Es preocupante saber que luego de décadas de progreso continuo en el control de la malaria en América Latina, la región en realidad se encuentra lejos de alcanzar las metas de eliminación establecidas por la OMS. Pero lo vergonzoso del asunto es que el retraso se debe, en gran medida, al desastroso incremento de casos en Venezuela, un país que fue pionero en logros epidemiológicos concretos en un pasado no muy lejano.
La Oficina de las Naciones Unidas para la Coordinación de Asuntos Humanitarios (OCHA) alertó en su reciente actualización de cifras sobre Venezuela que, específicamente, en el estado Bolívar se han registrado 56.273 casos de malaria desde enero hasta agosto de 2021.
El mayor número de casos se concentra en el municipio Sifontes, al noreste de la entidad, donde se contabilizaron 15.698 contagios, lo que representa un 27,9%. Le sigue el municipio Bolivariano de Angostura con 8.608 casos de malaria, un 15,3%, y luego el municipio Sucre con 7.993 para un 14,2%.

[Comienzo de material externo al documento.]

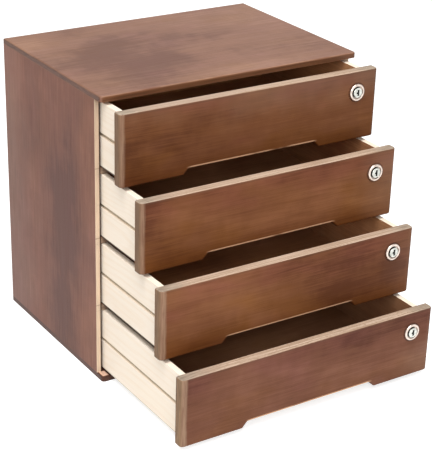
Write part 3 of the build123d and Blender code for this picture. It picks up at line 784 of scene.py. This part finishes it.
def lock_section():
    """Closed section of a lock housing as rows of (radius, depth), and a share of 1 where it is threaded.

    A bead with two rounded edges, a recess round the plug, the bore, and the barrel's outer wall.
    """
    bead = [
        arc((RING_R - RING_ROUND, -RING_T + RING_ROUND), RING_ROUND, 0, -90, 9),
        arc((MOUTH_R + MOUTH_ROUND, -RING_T + MOUTH_ROUND), MOUTH_ROUND, -90, -180, 6),
    ]
    floor = MOUTH_DEPTH - RING_T
    inside = [[(MOUTH_R, floor), (BORE_R, floor), (BORE_R, BARREL_END)]]
    steps = np.arange(BARREL_END - THREAD_LEAD, THREAD_START, -THREAD_PITCH / THREAD_STEPS)
    barrel = [
        [(BARREL_R - THREAD_DEPTH, BARREL_END)],
        np.stack([np.full_like(steps, BARREL_R), steps], 1),
        [(BARREL_R, 0.0), (RING_R, 0.0)],
    ]
    rows = np.concatenate(bead + inside + barrel)
    threaded = (rows[:, 1] > THREAD_START) & (rows[:, 0] == BARREL_R)
    return rows, threaded.astype(float)


def turned(name, rows, threaded, axis, face, count=ROUND_STEPS):
    """A closed section turned about an axis along Y. Angle t and row s give the place.

    x = axis_x + r cos t, z = axis_z + r sin t and y = face + depth, where a threaded row's radius r is cut
    back by a triangle wave of depth / pitch - t / 2 pi, which makes a helix.
    """
    turns = np.linspace(0, 2 * math.pi, count, endpoint=False)
    radius, depth = [np.repeat(part[:, None], count, 1) for part in rows.T]
    phase = (depth / THREAD_PITCH - turns / (2 * math.pi)) % 1.0
    radius = radius - threaded[:, None] * THREAD_DEPTH * np.abs(2 * phase - 1)
    x = axis[0] + radius * np.cos(turns)
    z = axis[1] + radius * np.sin(turns)
    vertices = np.stack([x, face + depth, z], -1).reshape(-1, 3) * MM
    s, t = np.meshgrid(np.arange(len(rows)), np.arange(count), indexing="ij")
    next_s, next_t = (s + 1) % len(rows), (t + 1) % count
    quads = np.stack([s * count + t, s * count + next_t, next_s * count + next_t, next_s * count + t], -1)
    mesh = bpy.data.meshes.new(name)
    mesh.from_pydata(vertices.tolist(), [], quads.reshape(-1, 4).tolist())
    mesh.polygons.foreach_set("use_smooth", [True] * len(mesh.polygons))
    mesh.set_sharp_from_angle(angle=math.radians(SMOOTH_ANGLE))
    piece = bpy.data.objects.new(name, mesh)
    bpy.context.scene.collection.objects.link(piece)
    return piece


def dress_locks():
    """Plated locks, with a turned housing in place of each plain one and painted shade in its recess."""
    nickel = nickel_finish("nickel", 60, NUT_PLATE)
    rows, threaded = lock_section()
    for n in DRAWERS:
        dress(f"lock_nut_{n}", nickel)
        dress(f"lock_cam_{n}", nickel)
        axis = lock_axis(n)
        behind = box_mm(f"lock_plug_{n}")[0].y + 0.05
        # The plug's plate is tinted greyer as painted reflection, with painted shade behind its face and in
        # the keyhole
        plug = nickel_finish(f"plug_{n}", 60 + n, PLUG_PLATE_WITH_REFLECTION, axis, WHOLE_PLUG, behind, slot=True)
        dress(f"lock_plug_{n}", plug)
        face = box_mm(f"drawer_front_{n}")[0].y
        ring = turned(f"lock_ring_{n}", rows, threaded, axis, face)
        behind = face - RING_T + 0.5
        # The ring's plate is tinted warmer as painted reflection, with painted shade in its recess
        plate = nickel_finish(f"ring_{n}", 65 + n, RING_PLATE_WITH_REFLECTION, axis, DEEP_R, behind, lit=0.85)
        ring.data.materials.append(plate)
        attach(ring, f"drawer_{n}")
        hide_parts(f"lock_housing_{n}")


def make_camera():
    """The camera at the photograph's angle: forward from yaw and pitch, then rolled about its own axis."""
    yaw, pitch, roll = [math.radians(angle) for angle in (CAMERA_YAW, CAMERA_PITCH, CAMERA_ROLL)]
    forward = Vector((math.sin(yaw) * math.cos(pitch), math.cos(yaw) * math.cos(pitch), math.sin(pitch)))
    level = Vector((math.cos(yaw), -math.sin(yaw), 0))
    upright = level.cross(forward)
    right = level * math.cos(roll) + upright * math.sin(roll)
    up = upright * math.cos(roll) - level * math.sin(roll)
    lens = bpy.data.cameras.new("camera")
    lens.sensor_fit = "VERTICAL"
    lens.sensor_height = SENSOR_H
    lens.lens = FOCAL_PX / FRAME_H * SENSOR_H
    lens.shift_x, lens.shift_y = LENS_SHIFT
    camera = bpy.data.objects.new("camera", lens)
    turn = Matrix((right, up, -forward)).transposed().to_4x4()
    camera.matrix_world = Matrix.Translation(CAMERA_PLACE) @ turn
    bpy.context.scene.collection.objects.link(camera)
    bpy.context.scene.camera = camera


def soft_lamp(name, place, size, power):
    """A square lamp that faces the object."""
    lamp = bpy.data.lights.new(name, "AREA")
    lamp.size = size
    lamp.energy = power
    holder = bpy.data.objects.new(name, lamp)
    holder.location = place
    holder.rotation_euler = (Vector(LIGHT_AIM) - Vector(place)).to_track_quat("-Z", "Y").to_euler()
    bpy.context.scene.collection.objects.link(holder)


def backdrop_rays(graph):
    """1 for the rays that show the backdrop: from the camera, from a reflection or through glass."""
    kinds = ("Camera", "Glossy", "Transmission")
    camera, glossy, through = [graph.add("ShaderNodeLightPath", output=f"Is {kind} Ray") for kind in kinds]
    return camera.most(glossy).most(through)


def make_world():
    """Even white light from all round, at full white where the backdrop shows."""
    world = bpy.data.worlds.new("studio")
    bpy.context.scene.world = world
    graph = Graph(world)
    strength = backdrop_rays(graph) * (1 - AMBIENT) + AMBIENT
    light = graph.add("ShaderNodeBackground", None, {"Color": even(1.0), "Strength": strength})
    graph.add("ShaderNodeOutputWorld", None, {"Surface": light})


def make_floor():
    """A pale round floor under the lamps, plus a share of plain white that keeps its shadow faint."""
    material = bpy.data.materials.new("floor")
    graph = Graph(material)
    paper = graph.add("ShaderNodeBsdfDiffuse", None, {"Color": even(FLOOR_WHITE)})
    glow = graph.add("ShaderNodeEmission", None, {"Strength": backdrop_rays(graph) * FLOOR_GLOW})
    both = graph.add("ShaderNodeAddShader", None, {0: paper, 1: glow})
    graph.add("ShaderNodeOutputMaterial", None, {"Surface": both})
    turns = np.linspace(0, 2 * math.pi, ROUND_STEPS, endpoint=False)
    rim = np.stack([FLOOR_R * np.cos(turns), FLOOR_R * np.sin(turns), np.full_like(turns, -FLOOR_SINK)], 1)
    mesh = bpy.data.meshes.new("floor")
    mesh.from_pydata(rim.tolist(), [], [list(range(len(rim)))])
    mesh.materials.append(material)
    floor = bpy.data.objects.new("floor", mesh)
    bpy.context.scene.collection.objects.link(floor)


dress_carcass()
for number in DRAWERS:
    dress_drawer(number)
dress_locks()
make_camera()
soft_lamp("key", KEY_PLACE, KEY_SIZE, KEY_POWER)
soft_lamp("front", FRONT_PLACE, FRONT_SIZE, FRONT_POWER)
make_world()
make_floor()
bpy.context.scene.view_settings.view_transform = "Standard"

No debería sorprendernos el elevado número de casos en el municipio Sifontes, puesto que un estudio publicado en PLoS Neglected Tropical Diseases, en enero pasado, y realizado por investigadores venezolanos y extranjeros, lo catalogó como un hotspot o punto caliente (foco desde el que se expande el contagio de malaria). De hecho, las parroquias San Isidro y Dalla Costa del municipio Sifontes reúnen más del 60 por ciento de los casos registrados en la última década.
El mismo estudio arrojó otros datos de consideración. Desde el punto de vista ocupacional, la mayoría de las personas infectadas se relacionaron con las actividades de extracción de oro. Igualmente, el análisis de la información epidemiológica y geográfica encontró que en las zonas deforestadas había una mayor cantidad de casos de malaria que en otras áreas y que las infecciones por Plasmodium falciparum y Plasmodium vivax (las dos especies más comunes del parásito de la malaria en el país) se incrementaron al mismo tiempo que disminuyó la vegetación.
Desde hace casi 14 años, Sifontes ha perdido más de 3.058 hectáreas de bosques debido a la minería ilegal. La investigadora María Eugenia Grillet, autora principal del estudio, indicó al respecto: “El minero, al deforestar para extraer oro, genera lagunas artificiales, hábitats para el mosquito anófeles, transmisor de la malaria”.
Los datos también muestran que la mayoría de los afectados fueron hombres entre 21 y 40 años, y que 6 de cada 10 se dedicaban a la minería. En cuanto a la mortalidad de los casos, el exministro de salud José Félix Oletta explicó que “Venezuela tiene el mayor número de casos mortales del continente. Pasamos de tener 3 por ciento de los casos mortales de la región a 73 por ciento”; también advirtió que se han encontrado dolencias graves en el hígado y en el cerebro de algunos pacientes.
Lo paradójico es que entre 1936 y 1970 una de las campañas antimaláricas más importantes de Latinoamérica, liderada por el insigne Dr. Arnoldo Gabaldón, permitió el crecimiento de ciudades y pueblos en una zona que por años había visto limitado su desarrollo debido a la enfermedad. Ahora, según la OMS, Venezuela es el segundo país americano que menos invirtió en la lucha contra la malaria en 2020. Por ejemplo, mientras México destina 15 dólares por persona en zonas de riesgo malárico, Venezuela apenas dedica 20 centavos de dólar. A esto debemos sumar que las pocas actividades de control llevadas a cabo fueron financiadas directamente por la Organización Panamericana de la Salud.
Si deseamos revertir las cifras aportadas por la OCHA, la sociedad médica y científica del país debe asumir el mando de la planificación, ejecución y evaluación de cualquier programa de erradicación de la malaria. Solo restándole protagonismo al régimen se puede garantizar que los recursos asignados se usen de forma eficiente para beneficio de los más afectados, sin discriminación política de ningún tipo.